Ignacio Sánchez Cámara ha escrito en ABC que “Viaje a la Alcarria es un libro que nació clásico. Y clásico, como dijo con sencillez el torero, es lo que no puede ser mejor sin dejar de ser lo que es”. Pozuelo Yvancos, en La Razón, subraya: “Hay obras que marcan un hito; son aquellas que modifican el modo de escribir; no tanto y no solo de un escritor para con su propia obra, sino sobre todo de un escritor para con los que le siguen (…) la publicación en 1948 de Viaje a la Alcarria marcó un antes y un después en la escritura del libro de viajes”.

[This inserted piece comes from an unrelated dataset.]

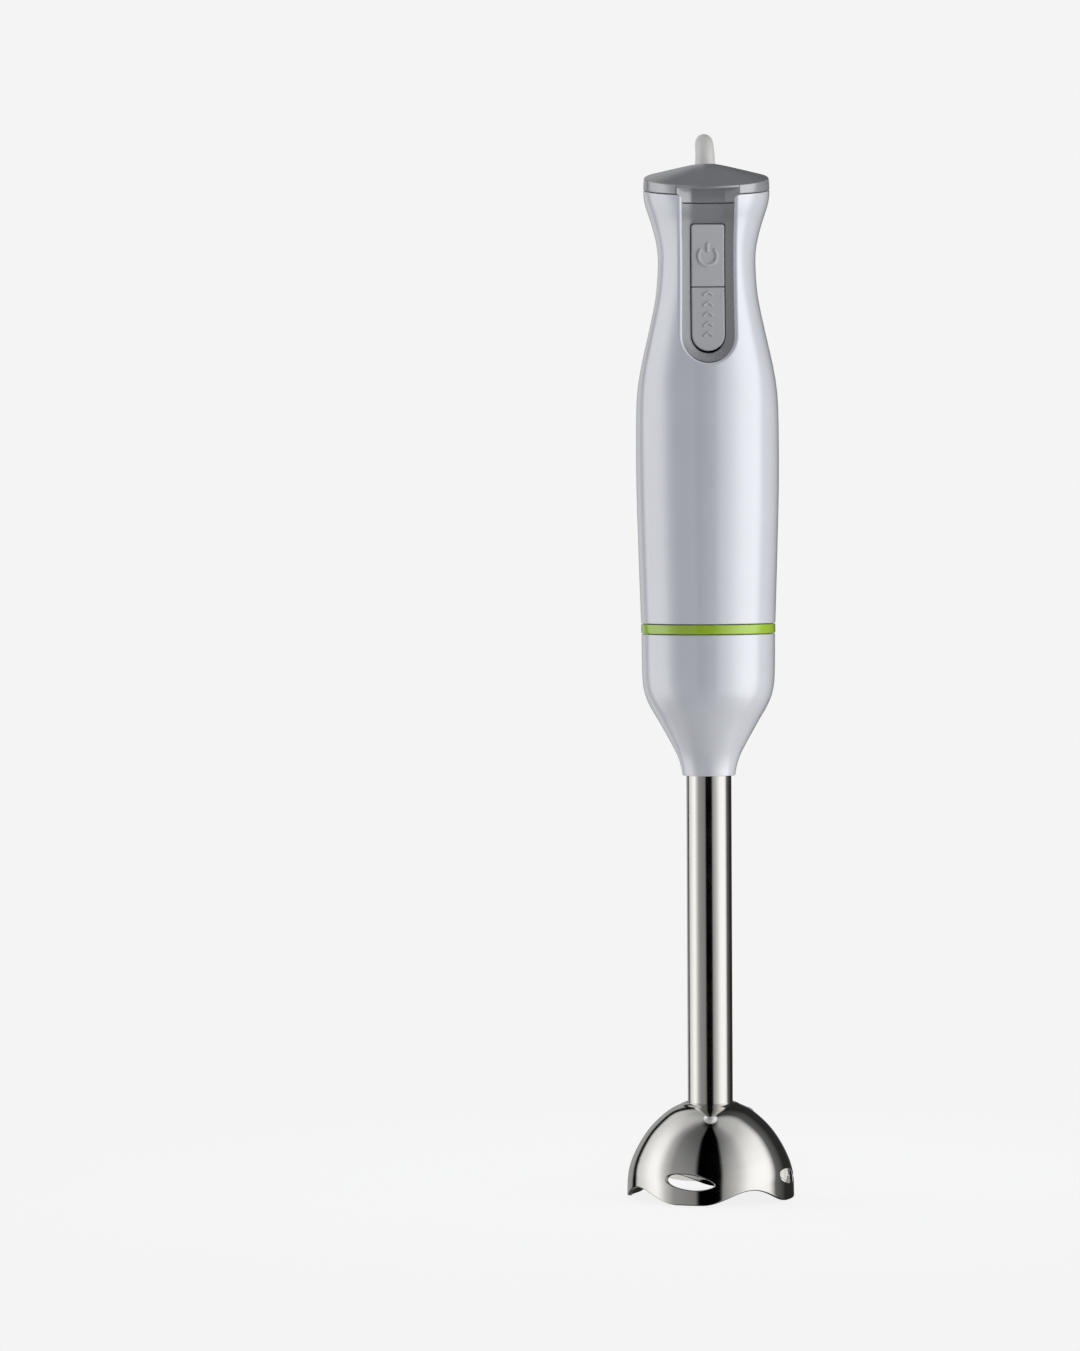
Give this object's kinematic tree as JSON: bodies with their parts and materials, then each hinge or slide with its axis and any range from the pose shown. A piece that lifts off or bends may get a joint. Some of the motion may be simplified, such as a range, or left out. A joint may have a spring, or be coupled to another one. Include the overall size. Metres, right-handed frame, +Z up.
{
  "type": "immersion blender",
  "caption": "Upright stick blender: white motor handle with grey cap, panel and two buttons, trim ring, steel wand, lobed bell guard with side windows, mains lead and plug.",
  "frame": {"origin": "centre of the bell guard's footprint, on the surface it stands on, under the wand's axis", "axes": "+Z up along the wand and handle; the buttons face -Y; the lead hangs behind, towards +Y"},
  "size_m": [0.062, 0.2106, 0.3956],
  "materials": {
    "housing_white": "glossy injection-moulded white with a cool tint",
    "cap_grey": "satin dark grey moulding",
    "panel_grey": "satin mid grey moulding",
    "button_grey": "fine-textured light grey soft moulding",
    "trim_green": "glossy lime green",
    "polished_steel": "mirror-polished stainless steel",
    "tube_steel": "finely brushed stainless steel tube",
    "dark_steel": "plain steel",
    "bronze": "sintered bronze",
    "copper": "enamelled copper wire and bars",
    "black_plastic": "black engineering plastic",
    "natural_nylon": "uncoloured nylon",
    "rubber_black": "black rubber",
    "magnet_ferrite": "sintered ferrite magnet",
    "board_green": "glass-epoxy circuit board",
    "capacitor_yellow": "moulded film capacitor",
    "lead_grey": "soft light grey PVC",
    "tie_black": "black plastic-covered tie"
  },
  "bodies": {
    "wand": {"wand_collar": "housing_white", "wand_tube": "tube_steel", "bell_guard": "polished_steel", "upper_bush": "bronze", "lower_bush": "bronze", "shaft_seal": "rubber_black", "splash_seal": "rubber_black", "shaft_guard": "natural_nylon"},
    "blade": {"drive_shaft": "dark_steel", "wand_coupling": "black_plastic", "cutting_blade": "polished_steel", "blade_hub": "natural_nylon", "blade_nut": "polished_steel", "shaft_clip": "dark_steel"},
    "lock_ring": {"trim_ring": "trim_green", "bayonet_ring": "natural_nylon", "cord_hank": "lead_grey", "cord_tie": "tie_black", "plug_body": "lead_grey", "plug_blade_left": "polished_steel", "plug_blade_right": "polished_steel"},
    "handle": {"front_housing": "housing_white", "rear_housing": "housing_white", "top_cap": "cap_grey", "control_panel": "panel_grey", "motor_carrier": "natural_nylon", "motor_bracket": "natural_nylon", "lower_mount": "rubber_black", "upper_mount": "rubber_black", "control_board": "board_green", "power_switch": "black_plastic", "turbo_switch": "black_plastic", "suppression_capacitor": "capacitor_yellow", "cord_clamp": "natural_nylon", "clamp_screw_left": "dark_steel", "clamp_screw_right": "dark_steel", "motor_can": "dark_steel", "motor_end_cap": "black_plastic", "motor_screw_front": "dark_steel", "motor_screw_rear": "dark_steel", "lower_bearing": "bronze", "upper_bearing": "bronze", "motor_magnet_left": "magnet_ferrite", "motor_magnet_right": "magnet_ferrite", "brush_holder_left": "bronze", "brush_holder_right": "bronze", "carbon_brush_left": "black_plastic", "carbon_brush_right": "black_plastic", "cord_boot": "lead_grey", "cord_drop": "lead_grey"},
    "rotor": {"motor_shaft": "dark_steel", "armature_core": "dark_steel", "armature_winding": "copper", "commutator": "copper", "cooling_fan": "black_plastic", "motor_coupling": "black_plastic"},
    "power_button": {"power_button": "button_grey", "power_plunger": "black_plastic"},
    "turbo_button": {"turbo_button": "button_grey", "turbo_plunger": "black_plastic"}
  },
  "joints": [
    {"name": "handle_twist", "type": "hinge", "parent": "wand", "child": "lock_ring", "pos_m": [0, 0, 0.2096], "axis": [0, 0, 1], "range_deg": [0, 30]},
    {"name": "handle_lift", "type": "slide", "parent": "lock_ring", "child": "handle", "axis": [0, 0, 1], "range_m": [0, 0.06]},
    {"name": "power_press", "type": "slide", "parent": "handle", "child": "power_button", "axis": [0, 1, 0], "range_m": [0, 0.002], "stiffness_N_per_m": 700, "springref_m": -0.001},
    {"name": "turbo_press", "type": "slide", "parent": "handle", "child": "turbo_button", "axis": [0, 1, 0], "range_m": [0, 0.002], "stiffness_N_per_m": 700, "springref_m": -0.001},
    {"name": "rotor_spin", "type": "hinge", "parent": "handle", "child": "rotor", "pos_m": [0, 0, 0.25], "axis": [0, 0, 1], "continuous": true},
    {"name": "blade_spin", "type": "hinge", "parent": "wand", "child": "blade", "pos_m": [0, 0, 0.013], "axis": [0, 0, 1], "continuous": true}
  ],
  "couplings": [
    {"joint": "blade_spin", "follows": "rotor_spin", "ratio": 1}
  ]
}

Ya no se puede entender La Alcarria sin el viaje de Cela. Lo mismo le ocurre al Duero con Machado, a La Mancha con Cervantes o al Ampurdán con Josep Pla. El imaginario colectivo, con el paso del tiempo, mitifica la memoria del paisaje. Sesenta años después de la publicación de “Viaje a la Alcarria”, hay que decir que aquella Alcarria ya no existe. No hay fondas, ni talabarteros, ni chamarileros, ni casi niños. Incluso el paisaje se ha modificado en parte. Porque todo cambia. Menos la escritura del libro, hermosa, tierna, emocionante, que permanece imborrable por suerte para la Alcarria y los alcarreños.
DETALLE
11 millones de ejemplares vendidos
“Viaje a la Alcarria” es un libro fraguado en el viaje que Cela realiza a esta comarca entre el 6 y el 15 de junio de 1946 y escrito en Madrid en menos de una semana. Se publicó en 1948. Actualmente, según los últimos datos, lleva 11 millones de ejemplares vendidos y ha sido traducido a decenas de idiomas. El nombre de La Alcarria se ha difundido por todo el mundo gracias a las palabras del escritor gallego, fallecido en enero de 2002. García Marquina escribe que “el éxito del libro no está sustentando sólol por su escritura perfecta y llena de economía, la precisión de sus descripciones, el uso poético del lenguaje, ni su categoría documental (indirecta) sobre las penurias del agro español. Quizá lo más importante sea que atiende a uno de los profundos mitos de la humanidad que es el de la inocencia primitiva”. El viajero muestra su bonhomía y las gentes lo reciben con una proverbial gentileza. El talabartero de Guadalajara Pedro Montes, Félix Sánchez y sus mulas, los posaderos de Torija, Eloísa la dueña de la fonda de Pastrana, el médico don Paco, los alcaldes de Trillo y La Puerta, y así hasta 57 personajes arquetípicos. Víctor García de la Concha, director de la Real Academia Española, piensa que “los nómadas se dedican al pillaje y al pastoreo. Como vagabundo, Camilo anda ‘a lo que salta”. El propio Cela escribió en ABC, despidiéndose de Guadalajara: “andar, un pie tras otro, con sosiego y buena voluntad, la tierra propia y aun la ajena, es un regalo que los clementes dioses hacen al hombre cuando éste se lo pide con la clara voz que presta la humildad a la inteligencia” (27-7-1997).